Wednesday, December 8, 2010

What is missing?


A colleague sent me today a link to the story of the sale of the original manuscript of Audubon’s Birds of America.

The book apparently sold for more than $10 million to an anonymous buyer.

What got me going is the sheer size of the thing! Look at it! Huge!

This brought back memories of oversized books. The first books which I remember being oversized were my Dad's collection of Alex Raymond's Flash Gordon comics. They were large books, and it was an incredible pleasure to (almost literally) fall into them.

As an avid Kindle fan, and a general cheerleader for e-books, I got to say that I do not miss print books at all...until I am faced with an object of such obvious beauty on its own, such as Audubon’s book. The experience of flipping pages of a well-bound book is, in my mind, a form of performance art, of perhaps one of those sculptures which require you to interact with them.

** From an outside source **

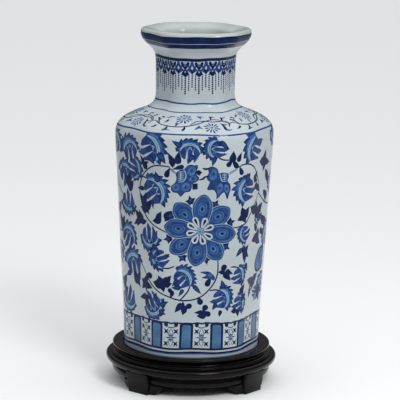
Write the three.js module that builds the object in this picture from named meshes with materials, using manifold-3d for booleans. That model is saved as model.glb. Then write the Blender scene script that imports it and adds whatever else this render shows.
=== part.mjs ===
// Porcelain vase of mallet form on a turned, lacquered hardwood stand.
// Units are millimetres, +Z is up. The origin is on the table, on the axis of the stand.
// The vase is one fired casting with a softly rounded hexagonal plan and one flat side
// facing -Y. It only rests in the round recess of the stand, so it lifts straight out.

import * as THREE from 'three';
import { mergeVertices } from 'three/addons/utils/BufferGeometryUtils.js';
import Module from 'manifold-3d';

const wasm = await Module();
wasm.setup();

// ---- driving dimensions --------------------------------------------------------------

const JOINT_GAP = 0.3; // clearance between pieces that touch

// stand, from the table up
const APRON_BOTTOM = 10.4; // lower edge of the turned apron between the feet
const APRON_TOP = 19.8;
const BASE_RING_TOP = 28.6;
const WAIST_TOP = 33;
const STAND_TOP = 39.2;
const RECESS_RADIUS = 68.6; // round recess that the vase stands in
const RIM_RADIUS = 79.1;
const TORUS_RADIUS = 85.8; // widest part of the stand
const TORUS_HEIGHT = 25.4; // where it is widest
const BASE_RING_BORE = 56;
const RING_SEGMENTS = 48;

// bracket feet on the diagonals
const FOOT_FACE = 81; // distance of a foot's flat outer face from the axis
const FOOT_HALF_WIDTH = 12;
const FOOT_WING = 24; // half width of the scrolled bracket under the apron
const FOOT_TOP = 21.2;
const FOOT_ANGLES = { front_left: 225, front_right: 315, back_right: 45, back_left: 135 };
const FOOT_DEPTH = 18;
const TENON_BACK = 67; // inner face of the block that is let into the base ring
const WING_RADIUS = 78.6; // the brackets follow the round apron here

// dowels that hold the feet
const DOWEL_RADIUS = 3;
const DOWEL_CENTRE = 72; // distance from the axis
const DOWEL_BOTTOM = 4;
const DOWEL_TOP = 25.6;

// vase
const VASE_BASE = STAND_TOP - 5.5; // the foot ring stands down in the recess
const PLAN_SIDES = 6;
const PLAN_ROUNDING = 0.56; // corner radius as a share of the half width
const VASE_SEGMENTS = 48;

// ---- materials -----------------------------------------------------------------------

const porcelain = new THREE.MeshStandardMaterial({
  color: 0xd5dcdf,
  roughness: 0.12,
  metalness: 0,
});
const lacqueredWood = new THREE.MeshStandardMaterial({
  color: 0x1d1512,
  roughness: 0.35,
  metalness: 0,
});
const bareWood = new THREE.MeshStandardMaterial({
  color: 0xb08a5c,
  roughness: 0.8,
  metalness: 0,
});

// ---- helpers -------------------------------------------------------------------------

// Only the position attribute, with shared vertices merged, so that the mesh is closed.
function weld(geometry) {
  const bare = geometry.clone();
  bare.deleteAttribute('normal');
  bare.deleteAttribute('uv');
  return mergeVertices(bare, 1e-4);
}

function toSolid(geometry) {
  const welded = weld(geometry);
  const vertProperties = new Float32Array(welded.attributes.position.array);
  const triVerts = new Uint32Array(welded.index.array);
  return new wasm.Manifold(new wasm.Mesh({ numProp: 3, vertProperties, triVerts }));
}

function toGeometry(solid) {
  const mesh = solid.getMesh();
  const geometry = new THREE.BufferGeometry();
  geometry.setAttribute('position', new THREE.BufferAttribute(mesh.vertProperties, 3));
  geometry.setIndex(new THREE.BufferAttribute(mesh.triVerts, 1));
  geometry.computeVertexNormals();
  return geometry;
}

function place(name, geometry, material) {
  const mesh = new THREE.Mesh(geometry, material);
  mesh.name = name;
  return mesh;
}

// A turned solid from [radius, height] pairs, listed counter-clockwise in the half plane.
function turned(profile, segments) {
  const points = profile.map(([radius, height]) => new THREE.Vector2(radius, height));
  const geometry = new THREE.LatheGeometry(points, segments);
  geometry.rotateX(Math.PI / 2);
  return geometry;
}

function closedProfile(profile) {
  return [...profile, profile[0]];
}

// Points of an arc in the [radius, height] plane, angles in degrees.
function arc(centreRadius, centreHeight, radius, from, to, steps) {
  return Array.from({ length: steps + 1 }, (_, i) => {
    const angle = THREE.MathUtils.degToRad(from + ((to - from) * i) / steps);
    return [
      centreRadius + radius * Math.cos(angle),
      centreHeight + radius * Math.sin(angle),
    ];
  });
}

// A prism of an outline in the x-z plane, from y = near to y = far.
function prism(outline, near, far) {
  const shape = new THREE.Shape(outline.map(([x, z]) => new THREE.Vector2(x, z)));
  const geometry = new THREE.ExtrudeGeometry(shape, {
    depth: far - near,
    bevelEnabled: false,
  });
  geometry.rotateX(Math.PI / 2);
  geometry.translate(0, far, 0);
  return geometry;
}

// ---- vase ----------------------------------------------------------------------------

// Distance from the axis to the plan outline, for a half width of 1 across the corners:
// a hexagon whose sides are offset outwards by the rounding. Its corners lie on +X and -X.
function planRadius(angle) {
  const sector = (2 * Math.PI) / PLAN_SIDES;
  const fromSide = angle - sector / 2 - sector * Math.round(angle / sector - 0.5);
  const core = 1 - PLAN_ROUNDING;
  const apothem = core * Math.cos(sector / 2) + PLAN_ROUNDING;
  const flatHalf = core * Math.sin(sector / 2);
  if (Math.abs(apothem * Math.tan(fromSide)) <= flatHalf) {
    return apothem / Math.cos(fromSide);
  }
  const fromCorner = sector / 2 - Math.abs(fromSide);
  const across = core * Math.sin(fromCorner);
  return core * Math.cos(fromCorner) + Math.sqrt(PLAN_ROUNDING ** 2 - across ** 2);
}

function hexagonal(geometry) {
  const position = geometry.attributes.position;
  for (let i = 0; i < position.count; i += 1) {
    const x = position.getX(i);
    const y = position.getY(i);
    const scale = planRadius(Math.atan2(y, x));
    position.setX(i, x * scale);
    position.setY(i, y * scale);
  }
  geometry.computeVertexNormals();
  return geometry;
}

// [half width, height] of the casting: under the foot, up the outside, over the lip and
// down the inside. Inside the lip the mouth is dished, then the bore of the neck begins.
const vaseProfile = [
  [0, VASE_BASE + 3],
  [54.5, VASE_BASE + 3],
  [57, VASE_BASE],
  [66.4, VASE_BASE],
  [67.5, VASE_BASE + 1.2],
  [68.4, 58.5],
  [70.3, 99.6],
  [72.9, 140.7],
  [75, 181.8],
  [77.1, 217.7],
  [78.5, 238.3],
  [78.9, 253.7],
  [77.9, 258.8],
  [75.5, 263.9],
  [68.7, 269.1],
  [57.3, 274.2],
  [44.7, 279.3],
  [40.5, 284.5],
  [39, 289.6],
  [39.3, 310.2],
  [39.8, 327.6],
  [40.4, 330.7],
  [43.9, 335.8],
  [49.8, 341],
  [53.7, 346.5],
  [54.9, 351.5],
  [54, 354.6],
  [51.5, 355.9],
  [47, 355.3],
  [42, 354],
  [38.2, 352.3],
  [36.1, 350],
  [35.1, 346],
  [34.6, 335],
  [34.3, 310],
  [34.3, 289],
  [36.3, 282.5],
  [42, 277],
  [55.2, 270],
  [65.2, 265],
  [71.6, 259.5],
  [73.8, 252.5],
  [72.5, 226],
  [70, 181.8],
  [67.8, 140.7],
  [65.3, 99.6],
  [63.4, 60],
  [61, 48],
  [55.5, 43],
  [0, 42],
];

function makeVase() {
  const outline = turned(vaseProfile, VASE_SEGMENTS);
  return place('vase_body', weld(hexagonal(outline)), porcelain);
}

// ---- stand ---------------------------------------------------------------------------

function makeRimRing() {
  const bottom = WAIST_TOP + JOINT_GAP;
  const profile = [
    [RECESS_RADIUS, bottom],
    [74.8, bottom],
    [75.2, 35],
    [76.8, 36.2],
    [RIM_RADIUS, 36.9],
    [RIM_RADIUS, 38.3],
    [78.2, STAND_TOP],
    [RECESS_RADIUS, STAND_TOP],
  ];
  return turned(closedProfile(profile), RING_SEGMENTS);
}

function makeWaistRing() {
  const bottom = BASE_RING_TOP + JOINT_GAP;
  const profile = [
    [RECESS_RADIUS, bottom],
    [80.4, bottom],
    [80.4, 30],
    [78.4, 30.3],
    [78.4, 31.3],
    [75.6, 31.7],
    [74.8, WAIST_TOP],
    [RECESS_RADIUS, WAIST_TOP],
  ];
  return turned(closedProfile(profile), RING_SEGMENTS);
}

function makeSeatDisc() {
  const radius = RECESS_RADIUS - JOINT_GAP;
  const bottom = BASE_RING_TOP + JOINT_GAP;
  const top = VASE_BASE - JOINT_GAP;
  const profile = [
    [0, bottom],
    [radius, bottom],
    [radius, top],
    [0, top],
  ];
  return turned(profile, RING_SEGMENTS);
}

// The torus, the groove under it and the rounded apron are turned from one ring. The
// torus is widest above its middle, so its lower quarter has the larger radius.
function makeBaseRingBlank() {
  const torusUpper = BASE_RING_TOP - TORUS_HEIGHT;
  const torusLower = TORUS_HEIGHT - APRON_TOP;
  const profile = [
    [BASE_RING_BORE, APRON_BOTTOM],
    [77.4, APRON_BOTTOM],
    [78.9, 11.4],
    [79.5, 13.2],
    [79.4, 15.4],
    [78.6, 17.4],
    [77.9, 18.4],
    [78.3, 19.3],
    [79.8, 19.8],
    ...arc(TORUS_RADIUS - torusLower, TORUS_HEIGHT, torusLower, -75, 0, 5),
    ...arc(TORUS_RADIUS - torusUpper, TORUS_HEIGHT, torusUpper, 15, 90, 4),
    [BASE_RING_BORE, BASE_RING_TOP],
  ];
  return turned(closedProfile(profile), RING_SEGMENTS);
}

// One foot, drawn facing +Y and grown by the clearance: a block with a flat outer face
// that flares up into the torus, and two scrolled brackets under the apron beside it.
function footSolid(clearance) {
  const face = FOOT_FACE + clearance;
  const half = FOOT_HALF_WIDTH + clearance;
  const top = FOOT_TOP + clearance;
  const shoulder = APRON_BOTTOM - JOINT_GAP;
  const elevation = [
    [-half, 0],
    [half, 0],
    [half + 1.5, shoulder],
    [half + 1.5, top],
    [-half - 1.5, top],
    [-half - 1.5, shoulder],
  ];
  const back = face - FOOT_DEPTH;
  const tenonBack = TENON_BACK - clearance;
  const sideProfile = [
    [back, 0],
    [face, 0],
    [face + 0.1, 5],
    [face + 0.5, 10],
    [face + 1.3, 14],
    [face + 2.3, 17.6],
    [face + 3.2, top],
    [tenonBack, top],
    [tenonBack, shoulder],
    [back, shoulder],
  ];
  const wingOutline = [
    [-half, 0],
    [half, 0],
    [half + 4, 0.7],
    [half + 7.5, 2.4],
    [half + 10, 5],
    [half + 11.4, 7.6],
    [FOOT_WING, shoulder],
    [-FOOT_WING, shoulder],
    [-half - 11.4, 7.6],
    [-half - 10, 5],
    [-half - 7.5, 2.4],
    [-half - 4, 0.7],
  ];
  const front = toSolid(prism(elevation, back - 2, face + 10));
  const side = prism(sideProfile, -half - 5, half + 5);
  side.rotateZ(Math.PI / 2);
  const block = front.intersect(toSolid(side));
  const round = turned(
    [[0, -1], [WING_RADIUS, -1], [WING_RADIUS, top], [0, top]],
    RING_SEGMENTS,
  );
  const wings = toSolid(prism(wingOutline, back, face)).intersect(toSolid(round));
  return block.add(wings);
}

function dowelGeometry(clearance) {
  const radius = DOWEL_RADIUS + clearance;
  const length = DOWEL_TOP - DOWEL_BOTTOM + 2 * clearance;
  const geometry = new THREE.CylinderGeometry(radius, radius, length, 12);
  geometry.rotateX(Math.PI / 2);
  geometry.translate(0, DOWEL_CENTRE, (DOWEL_BOTTOM + DOWEL_TOP) / 2);
  return geometry;
}

// Feet and dowels are drawn facing +Y; this turns them to a compass angle from +X.
function turnTo(angle) {
  return angle - 90;
}

function makeStand() {
  const stand = new THREE.Group();
  const foot = footSolid(0).subtract(toSolid(dowelGeometry(JOINT_GAP)));
  const notch = footSolid(JOINT_GAP).add(toSolid(dowelGeometry(JOINT_GAP)));
  let baseRing = toSolid(makeBaseRingBlank());
  for (const [corner, angle] of Object.entries(FOOT_ANGLES)) {
    const turn = turnTo(angle);
    baseRing = baseRing.subtract(notch.rotate([0, 0, turn]));
    const radians = THREE.MathUtils.degToRad(turn);
    const footMesh = place(`foot_${corner}`, toGeometry(foot), lacqueredWood);
    footMesh.rotation.z = radians;
    const dowelMesh = place(`foot_dowel_${corner}`, dowelGeometry(0), bareWood);
    dowelMesh.rotation.z = radians;
    stand.add(footMesh, dowelMesh);
  }
  stand.add(
    place('stand_base_ring', toGeometry(baseRing), lacqueredWood),
    place('stand_waist_ring', makeWaistRing(), lacqueredWood),
    place('stand_seat_disc', makeSeatDisc(), lacqueredWood),
    place('stand_rim_ring', makeRimRing(), lacqueredWood),
  );
  return stand;
}

const vaseOnStand = new THREE.Group();
vaseOnStand.add(makeStand(), makeVase());

export default vaseOnStand;
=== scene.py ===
"""A blue and white porcelain vase of mallet form on a turned, lacquered wooden stand."""
import math
import random

import bmesh
import bpy
import numpy as np
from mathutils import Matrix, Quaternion, Vector
from mathutils.geometry import delaunay_2d_cdt


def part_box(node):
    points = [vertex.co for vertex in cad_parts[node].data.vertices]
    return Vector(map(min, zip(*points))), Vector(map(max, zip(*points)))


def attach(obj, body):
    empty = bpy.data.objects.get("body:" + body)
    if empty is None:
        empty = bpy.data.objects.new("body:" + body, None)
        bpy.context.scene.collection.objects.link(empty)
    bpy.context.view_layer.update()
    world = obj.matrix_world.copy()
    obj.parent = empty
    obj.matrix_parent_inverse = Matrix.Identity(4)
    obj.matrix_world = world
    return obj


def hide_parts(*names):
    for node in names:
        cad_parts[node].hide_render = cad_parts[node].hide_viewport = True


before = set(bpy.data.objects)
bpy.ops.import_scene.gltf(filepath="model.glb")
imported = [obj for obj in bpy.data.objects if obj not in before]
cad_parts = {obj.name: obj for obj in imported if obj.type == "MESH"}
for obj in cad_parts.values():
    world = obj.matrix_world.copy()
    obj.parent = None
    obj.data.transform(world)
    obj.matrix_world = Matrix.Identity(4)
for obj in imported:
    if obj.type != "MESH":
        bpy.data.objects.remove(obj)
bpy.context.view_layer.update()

MM = 0.001  # the script draws in millimetres, and Blender's unit is the metre

# ---- the vase's form: a profile turned round a softly rounded hexagon ----------------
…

If you have ever held a book which is printed in the finest grade paper and bound with the finest leather you will understand what I mean.

But here's a point: this kinesthetic, sensual experience of flipping pages, smelling the leather, and what-not, has absolutely nothing to do with the content of the work! In fact, while it may bring its own pleasures (and it does) those pleasures are completely external to the experience of the novel - though I can imagine some works where the turning of the page be made into a necessary part of the plot, for example the Choose Your Own Adventure books which I loved as a child. But even then, it is not the issue of the turning of the pages, per se, that matters, but the reader's choice of actions - which can be easily emulated (and even improved) in an electronic format.

So I am left with this vague nostalgic feeling of "something lost" by the transition to e-books, but when I look actively for what exact element is lost, I find nothing.

All that is lost is a physical habit, which can be replaced by another - the stories will go on forever.